One thing that we noticed was that some of the major players in this field were notably missing. It would have been nice to have seen some of the more frequently deployed systems as well as the ones we got – not to say that these were not popular… they are. However, this is a more open field than this month's products imply.

Another thing that we saw was that the mixed bag extends to support. We saw good and not so good. In one case, material facts about the market were completely misrepresented to us. Subsequent research showed us that the “facts” as presented were not accurate. This can be a consequence of a very competitive market where some vendors feel the need to disparage their competitors. What was it that Ray Noorda of Novell fame said about “co-opetition” back in 1992? Apparently those were the “good ol' days.” No such gentility today. If we learned anything during our testing it was caveat emptor [“Let the buyer beware”].

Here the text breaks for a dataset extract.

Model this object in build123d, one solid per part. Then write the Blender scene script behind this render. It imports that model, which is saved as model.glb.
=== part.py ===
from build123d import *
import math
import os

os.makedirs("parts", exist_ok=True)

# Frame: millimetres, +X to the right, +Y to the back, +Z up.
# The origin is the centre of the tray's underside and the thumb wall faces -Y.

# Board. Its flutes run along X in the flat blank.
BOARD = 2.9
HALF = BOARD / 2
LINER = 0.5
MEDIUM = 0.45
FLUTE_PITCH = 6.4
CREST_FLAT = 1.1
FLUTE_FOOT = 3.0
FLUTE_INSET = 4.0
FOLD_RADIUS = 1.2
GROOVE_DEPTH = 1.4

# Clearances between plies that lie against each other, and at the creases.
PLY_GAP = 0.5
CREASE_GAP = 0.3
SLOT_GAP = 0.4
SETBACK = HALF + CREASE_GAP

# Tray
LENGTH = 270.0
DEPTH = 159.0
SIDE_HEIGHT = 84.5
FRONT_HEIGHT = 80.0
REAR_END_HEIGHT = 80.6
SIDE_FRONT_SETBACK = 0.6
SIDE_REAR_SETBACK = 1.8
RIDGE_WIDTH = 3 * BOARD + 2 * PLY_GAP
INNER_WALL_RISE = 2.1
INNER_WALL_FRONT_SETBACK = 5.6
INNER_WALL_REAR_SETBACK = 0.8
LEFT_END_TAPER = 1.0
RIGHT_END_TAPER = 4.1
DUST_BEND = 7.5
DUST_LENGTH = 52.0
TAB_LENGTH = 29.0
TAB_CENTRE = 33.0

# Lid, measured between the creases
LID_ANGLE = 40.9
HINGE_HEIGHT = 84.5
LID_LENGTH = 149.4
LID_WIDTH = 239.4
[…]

Generally, MDM can do a couple of things, such as encapsulating apps so that only protected apps can be used on mobile devices. They can subdivide the storage/user space into personal and organizational. The organizational compartment is under full control of the organization's system administrator while the personal container is not. That means that the system admin can wipe the organizational data from a lost or stolen personal device while not touching the personal data, such as personal emails, photos, music and the like.

The big challenge today, of course, continues to be BYOD. There were several aspects of some of the tools we saw that, rather than make BYOD safer for the organization, they would discourage the device's owner from using the device for any organizational business or data. We were involved from the security side in deploying a small MDM at a university (fewer than 500 employees) and we saw that phenomenon much to our surprise.

Another thing we saw was that deploying these tools is not a walk in the park no matter what the vendor tells you. There is a lot that can go wrong if you are not careful as you set up policies. The bottom line is plan, plan and plan some more. 

For all of that, though, it was a fascinating walk on the moderately wild side of digital security. However, BYOD is here to stay – although we know of more than one organization that has decided to provide mobile devices rather than mess with BYOD. Worth considering, certainly, especially if you are low on admin resources.

The objective in MDM is managing a herd of escaped cats and it is almost that easy. People don't like the organization messing with their devices so the “messing” needs to be kept as transparent to the user as possible. It never should interfere with correct user behavior, should protect the organization and, in some cases, protect the user. If deployment, provisioning, support, management and daily use are not transparent to the user, admins and help desk engineers will learn what “caterwauling” really means.